**Material provided:**
::::::::::

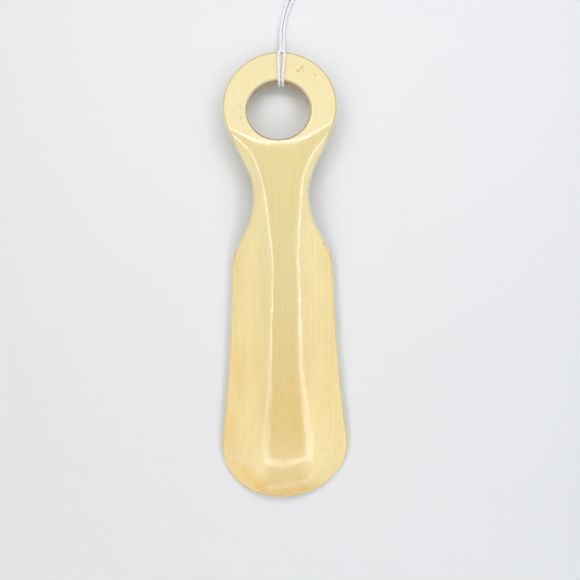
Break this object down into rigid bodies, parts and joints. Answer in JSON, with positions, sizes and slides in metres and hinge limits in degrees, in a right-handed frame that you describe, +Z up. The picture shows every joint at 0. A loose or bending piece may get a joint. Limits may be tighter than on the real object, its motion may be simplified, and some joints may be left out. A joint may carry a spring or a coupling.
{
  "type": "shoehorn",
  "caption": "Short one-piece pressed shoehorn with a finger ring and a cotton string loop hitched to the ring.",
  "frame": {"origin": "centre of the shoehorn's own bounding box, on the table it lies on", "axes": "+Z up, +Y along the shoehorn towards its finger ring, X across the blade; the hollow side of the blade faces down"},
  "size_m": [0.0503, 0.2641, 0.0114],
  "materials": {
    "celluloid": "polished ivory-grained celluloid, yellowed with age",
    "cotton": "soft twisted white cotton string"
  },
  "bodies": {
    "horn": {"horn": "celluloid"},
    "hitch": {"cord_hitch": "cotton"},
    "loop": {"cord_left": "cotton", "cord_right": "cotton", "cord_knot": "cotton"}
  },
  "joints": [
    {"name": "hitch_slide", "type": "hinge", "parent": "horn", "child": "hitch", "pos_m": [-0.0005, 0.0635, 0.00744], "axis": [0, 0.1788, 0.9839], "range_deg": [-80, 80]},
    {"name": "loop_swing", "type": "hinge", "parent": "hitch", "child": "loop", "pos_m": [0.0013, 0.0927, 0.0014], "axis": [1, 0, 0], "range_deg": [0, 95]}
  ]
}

::::::::::

**What is required:** Go through the listing above and restate it word for word.

**Answer for the task:**
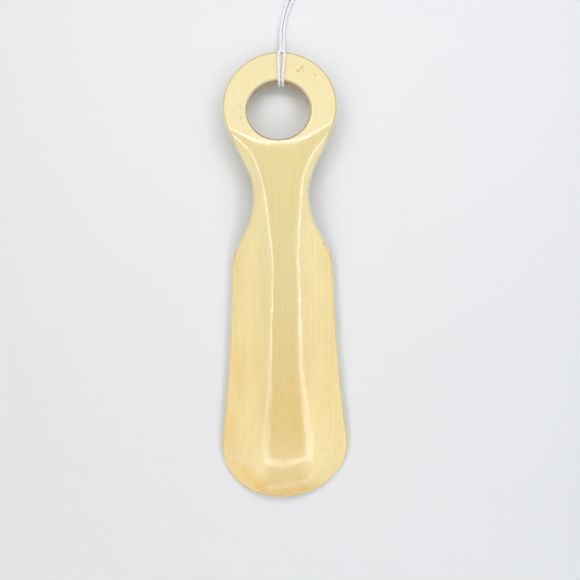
Break this object down into rigid bodies, parts and joints. Answer in JSON, with positions, sizes and slides in metres and hinge limits in degrees, in a right-handed frame that you describe, +Z up. The picture shows every joint at 0. A loose or bending piece may get a joint. Limits may be tighter than on the real object, its motion may be simplified, and some joints may be left out. A joint may carry a spring or a coupling.
{
  "type": "shoehorn",
  "caption": "Short one-piece pressed shoehorn with a finger ring and a cotton string loop hitched to the ring.",
  "frame": {"origin": "centre of the shoehorn's own bounding box, on the table it lies on", "axes": "+Z up, +Y along the shoehorn towards its finger ring, X across the blade; the hollow side of the blade faces down"},
  "size_m": [0.0503, 0.2641, 0.0114],
  "materials": {
    "celluloid": "polished ivory-grained celluloid, yellowed with age",
    "cotton": "soft twisted white cotton string"
  },
  "bodies": {
    "horn": {"horn": "celluloid"},
    "hitch": {"cord_hitch": "cotton"},
    "loop": {"cord_left": "cotton", "cord_right": "cotton", "cord_knot": "cotton"}
  },
  "joints": [
    {"name": "hitch_slide", "type": "hinge", "parent": "horn", "child": "hitch", "pos_m": [-0.0005, 0.0635, 0.00744], "axis": [0, 0.1788, 0.9839], "range_deg": [-80, 80]},
    {"name": "loop_swing", "type": "hinge", "parent": "hitch", "child": "loop", "pos_m": [0.0013, 0.0927, 0.0014], "axis": [1, 0, 0], "range_deg": [0, 95]}
  ]
}